US refugee agencies target cities such as Buffalo for their relatively low rents. This also means they send newcomers to poor areas with high unemployment and overstretched social services. Buffalo’s poverty rate is 30.7 percent. 

“When I imagined America, I imagined New York City or Boston, like in the movies. But I was put somewhere in the junk, I would say. Where there are less people and the housing isn’t comfortable. I consider myself in kind of a slum area,” Tamang said.  

Refugee children have their own problems, often getting low grades in schools where teachers struggle amid the dozens of languages in use. Beset by abysmal graduation rates, Buffalo’s Lafayette High School is set to close. 

The challenges and opportunities faced by Buffalo’s refugees are replicated across the country. 

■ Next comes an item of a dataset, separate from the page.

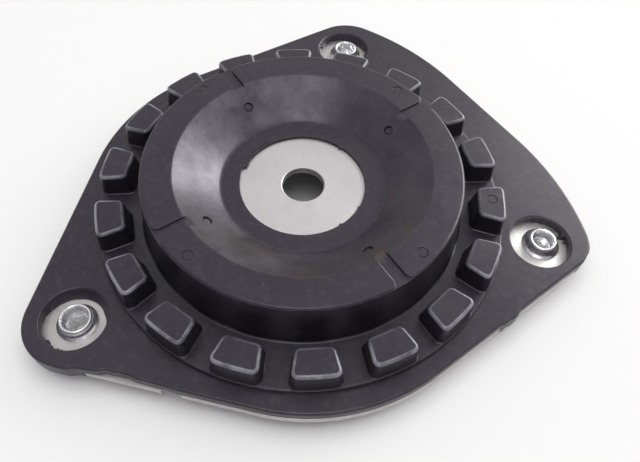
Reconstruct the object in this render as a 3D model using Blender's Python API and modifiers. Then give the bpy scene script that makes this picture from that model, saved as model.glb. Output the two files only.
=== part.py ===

According to the Americas Society report, refugees and other immigrants are a driving force in regenerating run-down areas. Nationally, they own 61 percent of petrol stations, 58 percent of dry cleaners and 53 percent of grocery stores. 

Newcomers open stores selling food and clothes from back home [James Reinl/Al Jazeera]  
Newcomers open stores selling food and clothes from back home [James Reinl/Al Jazeera]  

‘Let your smile change the world’

Immigrants give a “critical population boost” to declining areas, says the 42-page study. Cities such as Philadelphia, St Paul and Nashville have pro-immigrant policies. Shrinking cities such as Baltimore, St Louis, Detroit, Pittsburgh and Chicago might do well to take note. 

Others highlight the cost of resettling refugees, not the payback. 

Jessica Vaughan, an analyst at the Center for Immigration Studies, says that the five-year resettlement of each Syrian refugee costs $64,000, which could “break the bank” of the often-poor neighbourhoods where they are typically sent. 

The US is the world’s most generous host of refugees, admitting three million since 1975. In that time, the number of those in need has risen. The UN’s refugee agency, UNHCR, warns that 60 million people globally are currently displaced by conflict. 

As the European refugee crisis of Syrians, Iraqis, Libyans, Somalis, Afghans and others made headlines last year, US President Barack Obama, a Democrat, raised the annual US refugee intake to 85,000, to include 10,000 Syrians displaced by civil war.

His decision was welcomed by some, but also prompted fears of Paris-style attacks on US soil. Trump called for banning all Muslim travel to the US. His lead rival for the Republican presidential nomination, Senator Ted Cruz, said some resettled refugees should be sent back home. 

In November, a Bloomberg Politics poll found that 53 percent of Americans wanted to turn away Syrian refugees. Pew Research Center describes similarly lacklustre support for welcoming Hungarian refugees in 1958, as well as Indochinese in 1979 and Cubans in 1980. 

Right-wingers are likely to debate the issue up until November’s presidential election, but efforts by some congressional politicians and state governors to limit refugee numbers and boost security vetting are not being implemented.

None of this seems to bother Yusuf, back at her craft stall in Buffalo. She is too busy with her children’s education and devising new macrame products – from key rings to baby gifts and wall hangings.

A year after coming to the US, Yusuf already speaks decent English. She wakes at 4am each day for her shift in a supermarket bakery before heading to her craft market stall [James Reinl/Al Jazeera]  
A year after coming to the US, Yusuf already speaks decent English. She wakes at 4am each day for her shift in a supermarket bakery before heading to her craft market stall [James Reinl/Al Jazeera]  

She embodies many trademark Republican values: a strong work ethic, devotion to her four children and social conservatism. Yet her religion and war-ravaged homeland put her at odds with much that Republicans espouse.

Nevertheless, she remains upbeat. Her macrame wall decorations feature colourful pictures and pithy maxims to lift the spirits. One of the adages is particularly fitting for the challenges facing Muslim refugees in the US.

“Let your smile change the world, not the world change your smile,” it reads.